Ainsi devenait de plus en plus vif chaque jour le goût pour la littérature grecque, déjà les esprits étaient préparés à recevoir une plus ample instruction. L'événement tragique de 1453, attendu depuis longtemps, ne fut pas la cause de la renaissance des études grecques en Europe; il ne fit qu'en augmenter le développement et en doubler l'intensité. Bientôt ce fut une passion. Les professeurs abondèrent, les manuscrits arrivèrent en foule; l'imprimerie joignit ses bienfaits à tant d'heureuses circonstances. En effet, le siècle ne s'achève pas avant qu'Alde Manuce ait donné ses éditions savantes, changé l'incommode in-folio pour des formats plus maniables.

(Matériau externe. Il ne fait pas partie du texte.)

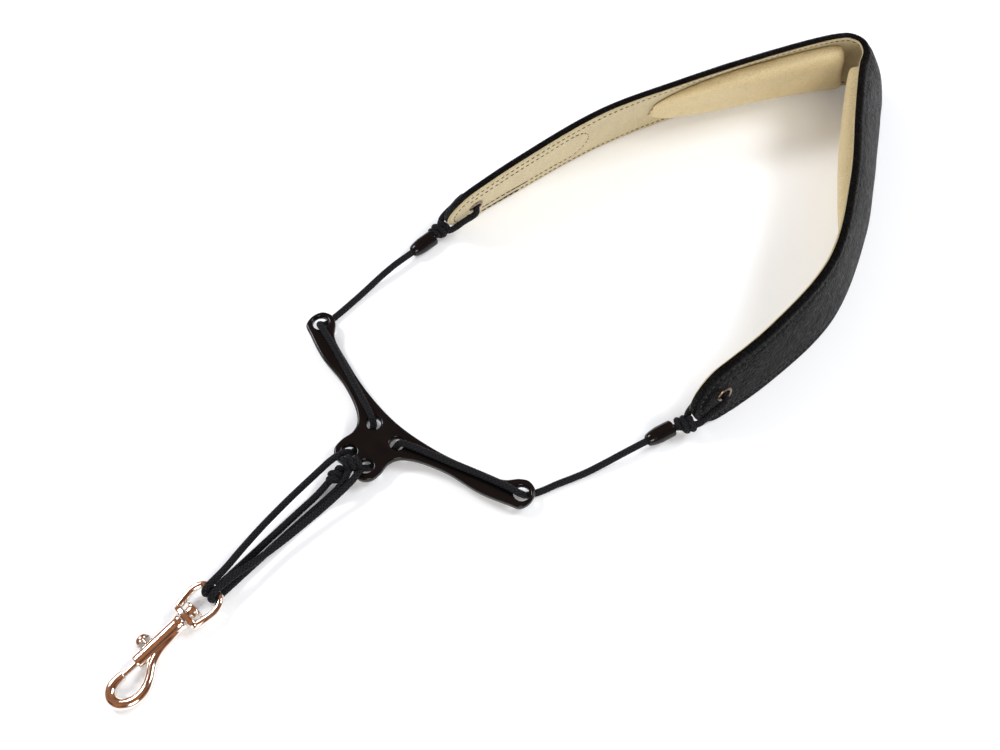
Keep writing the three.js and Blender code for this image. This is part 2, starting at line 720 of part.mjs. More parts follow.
// A cord's way through the plate's holes: x, y, and how far it is from UNDER to OVER.
const LEFT_WING_CORD = [
  [-TIP_HOLE_X, TIP_HOLE_Y + 7.3, 0],
  [-TIP_HOLE_X, TIP_HOLE_Y + 3.8, 0],
  [-TIP_HOLE_X, TIP_HOLE_Y + 1.4, 0.18],
  [0.2 - TIP_HOLE_X, TIP_HOLE_Y, 0.52],
  [1.1 - TIP_HOLE_X, TIP_HOLE_Y - 1.3, 0.86],
  [3.9 - TIP_HOLE_X, TIP_HOLE_Y - 2.1, 1.01],
  [-0.78 * TIP_HOLE_X, 13.4, 1.01],
  [-0.56 * TIP_HOLE_X, 9.1, 1.01],
  [-0.35 * TIP_HOLE_X, 5.1, 1.01],
  [-11.8, 2.2, 1.03],
  [-8.5, 0.9, 0.92],
  [-7.0, 0.1, 0.55],
  [-6.4, -1.2, 0.2],
  [-6.0, -3.6, 0],
  [-5.5, -7.6, 0],
  [-5.1, -11.8, 0],
  [-4.9, -14.3, 0.21],
  [-4.9, -15.8, 0.56],
  [-5.1, -17.5, 0.91],
  [-1.4 - 1.5 * CORD, -20.2, 1.04],
  [-2 - 1.5 * CORD, -23.6, 1.01],
];
const RIGHT_WING_CORD = [
  [TIP_HOLE_X + 3.8, TIP_HOLE_Y + 7.5, 0],
  [TIP_HOLE_X + 1.8, TIP_HOLE_Y + 3.7, 0],
  [TIP_HOLE_X + 0.7, TIP_HOLE_Y + 1.4, 0.18],
  [TIP_HOLE_X, TIP_HOLE_Y + 0.1, 0.52],
  [TIP_HOLE_X - 1.1, TIP_HOLE_Y - 1.2, 0.86],
  ...LEFT_WING_CORD.slice(5).map(([x, y, share]) => [-x, y, share]),
];

function throughPlate(points) {
  return points.map(([x, y, share]) => [x, y, UNDER + share * (OVER - UNDER)]);
}

const LEFT_UPPER_STRAND = [
  [-2.1 - 1.5 * CORD, -23.9, 7.5],
  [-6.9, -34, 6.3],
  [-7.0, -46, 5.3],
  [-6.2, -60, 5.0],
  [-4.4, -72, 6.0],
  [-2.5, -81, 7.4],
  [-1.8, -85.4, 7.9],
];
const RIGHT_UPPER_STRAND = [
  [2.1 + 1.5 * CORD, -23.9, 7.5],
  [1.6 + 1.5 * CORD, -34, 6.3],
  [5.0, -46, 5.3],
  [3.9, -60, 5.0],
  [2.9, -72, 6.0],
  [2.0, -81, 7.4],
  [1.8, -85.4, 7.9],
];
const LEFT_LOWER_STRAND = [
  [-1.7, -85.4, UNDER],
  [-1.7, -74, UNDER],
  [-1.8, -60, UNDER],
  [-1.9, -46, UNDER],
  [-1.8, -36, 2.0],
  [-1.6, -29.2, 4.2],
];
const RIGHT_LOWER_STRAND = [
  [1.7, -85.4, UNDER],
  [1.7, -74, UNDER],
  [1.7, -60, UNDER],
  [1.8, -46, UNDER],
  [2.3, -36, 2.2],
  [1.7 + CORD / 2, -30, 4.2],
  [2 + CORD / 2, -26, 6.9],
  [1.3 + CORD / 2, -22.6, 8.6],
];

// The bight of each cord round the eye's bar.
function makeBight(name, x) {
  const reach = EYE_WIRE + GAP + CORD / 2;
  const points = [];
  for (let i = 0; i <= 6; i += 1) {
    const angle = Math.PI / 2 + (Math.PI * i) / 6;
    points.push([x, EYE_BAR_Y + reach * Math.cos(angle), EYE_BAR_Z + reach * Math.sin(angle)]);
  }
  points.unshift([x, EYE_BAR_Y + 3.2, EYE_BAR_Z + reach]);
  points.push([x, EYE_BAR_Y + 3.2, EYE_BAR_Z - reach]);
  cord(name, points, 1.4);
}

function makeCords() {
  for (const [index, side] of ["left", "right"].entries()) {
    const distance = eyeletDistances()[index];
    cord(`${side}_eyelet_loop`, inEyeletFrame(distance, EYELET_LOOP), 3);
    makeKnot(`${side}_pad_knot`, inEyeletFrame(distance, [PAD_KNOT_AT])[0], [3.8, 3.3, 3.5]);
  }
  cord("left_pad_cord", LEFT_PAD_CORD, 6);
  cord("right_pad_cord", RIGHT_PAD_CORD, 6);
  cord("left_wing_cord", throughPlate(LEFT_WING_CORD), 2.6);
  cord("right_wing_cord", throughPlate(RIGHT_WING_CORD), 2.6);
  cord("left_upper_strand", LEFT_UPPER_STRAND, 6);
  cord("right_upper_strand", RIGHT_UPPER_STRAND, 6);
  cord("left_lower_strand", LEFT_LOWER_STRAND, 6);
  cord("right_lower_strand", RIGHT_LOWER_STRAND, 5);
  makeBight("left_bight", -1.75);
  makeBight("right_bight", 1.75);
}

// ---------------------------------------------------------------- assembly
makeBand();
makeCushion("left", -1);
makeCushion("right", 1);
makeEyelet("left", eyeletDistances()[0]);
makeEyelet("right", eyeletDistances()[1]);
makeSleeve("left_sleeve", -56.35, 71.5, THREE.MathUtils.degToRad(-4.8));
makeSleeve("right_sleeve", 78.1, 70.0, THREE.MathUtils.degToRad(-17.6));
makePlate();
makeKnot("left_end_knot", [-0.9, -24.8, 5.6], [3.1, 3.1, 3.1]);
makeKnot("right_end_knot", [0.8, -18.4, 9.7], [2.9, 3.2, 3.0]);
makeHook();
makeCords();

// The origin lies under the middle of the strap, on the table.
const CORD_PIECES = /cord|strand|bight|loop|knot$/;
const bounds = new THREE.Box3();
strap.updateMatrixWorld(true);
for (const piece of strap.getObjectsByProperty("isMesh", true)) {
  if (!CORD_PIECES.test(piece.name)) bounds.expandByObject(piece, true);
}
const middle = bounds.getCenter(new THREE.Vector3());
strap.position.set(-middle.x, -middle.y, 0);

export default strap;
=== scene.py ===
"""Saxophone neck strap: the visual model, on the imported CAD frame. Lengths are millimetres in the
strap's drawing frame (see at()), and metres once they are placed."""
import math

import bmesh
import bpy
import numpy as np
from mathutils import Matrix, Vector
from mathutils.bvhtree import BVHTree


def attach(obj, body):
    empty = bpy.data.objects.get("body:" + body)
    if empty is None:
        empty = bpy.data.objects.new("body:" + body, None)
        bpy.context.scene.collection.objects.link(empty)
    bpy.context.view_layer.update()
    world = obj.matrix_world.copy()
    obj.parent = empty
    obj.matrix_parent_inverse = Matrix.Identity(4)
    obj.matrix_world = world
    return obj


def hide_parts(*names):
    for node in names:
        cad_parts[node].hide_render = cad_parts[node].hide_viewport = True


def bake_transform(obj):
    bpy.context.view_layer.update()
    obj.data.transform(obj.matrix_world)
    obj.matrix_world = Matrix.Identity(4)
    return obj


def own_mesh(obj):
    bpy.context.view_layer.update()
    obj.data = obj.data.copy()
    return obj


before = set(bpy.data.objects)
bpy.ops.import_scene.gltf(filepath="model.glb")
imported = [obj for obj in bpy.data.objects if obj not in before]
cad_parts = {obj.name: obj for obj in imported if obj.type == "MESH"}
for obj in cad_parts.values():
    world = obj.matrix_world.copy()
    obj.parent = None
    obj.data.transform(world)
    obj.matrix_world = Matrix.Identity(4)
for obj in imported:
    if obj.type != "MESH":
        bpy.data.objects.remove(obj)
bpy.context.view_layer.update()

MM = 0.001
SHIFT = np.array([-18.514, -76.939, 0.0])  # from the drawing frame to the row frame


def at(points):
    """Drawing-frame millimetres to row-frame metres."""
    return (np.asarray(points, float) + SHIFT) * MM


def linked(name, data):
    """A new object of the given data, in the scene."""
    obj = bpy.data.objects.new(name, data)
    bpy.context.scene.collection.objects.link(obj)
    return obj


# ---- camera
def make_camera():
    data = bpy.data.cameras.new("camera")
    data.sensor_width = 36.0
    data.lens = 43.2
    data.clip_start = 0.01
    camera = linked("camera", data)
    camera.location = Vector(at((183.3, -129.3, 433.0)))
    aim = Vector(at((12.8, 53.5, 0.0))) - camera.location
    camera.rotation_euler = aim.to_track_quat("-Z", "Y").to_euler()
    bpy.context.scene.camera = camera
    bpy.context.scene.view_settings.view_transform = "Standard"


make_camera()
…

Il a décrit lui-même l'enthousiasme dont les intelligences s'enflammèrent pour la littérature grecque « On vit, dit-il, jusqu'aux vieillards, à l'exemple de Caton, s'appliquer à l'étude du grec, que la jeunesse et l'enfance cultivèrent à l'égal du latin. " «Nostris vero temporibus multos licet videre Catones, hoc est senes in senectute græce discere. Nam adolescentulorum et juvenum, græcis incumbentium, jam tantus fere est numerus quantus eorum est latinis. » Il faut lui rendre hommage pour avoir augmenté le nombre des livres et répondu à l'ardeur de s'instruire dont ses concitoyens étaient enflammés: “ propterea græci libri vehementer ab omnibus inquiruntur, quorum quia mira paucitas est, ego, adjuvante Christo Jesu, spero me brevi effecturum, ut consulam tantæ inopiæ.... (').» Attribuons-lui également l'honneur

(1) Préface de l'Organon d'Aristote, 1495. Ambroise Firmin-Didot, ibid., p. 29.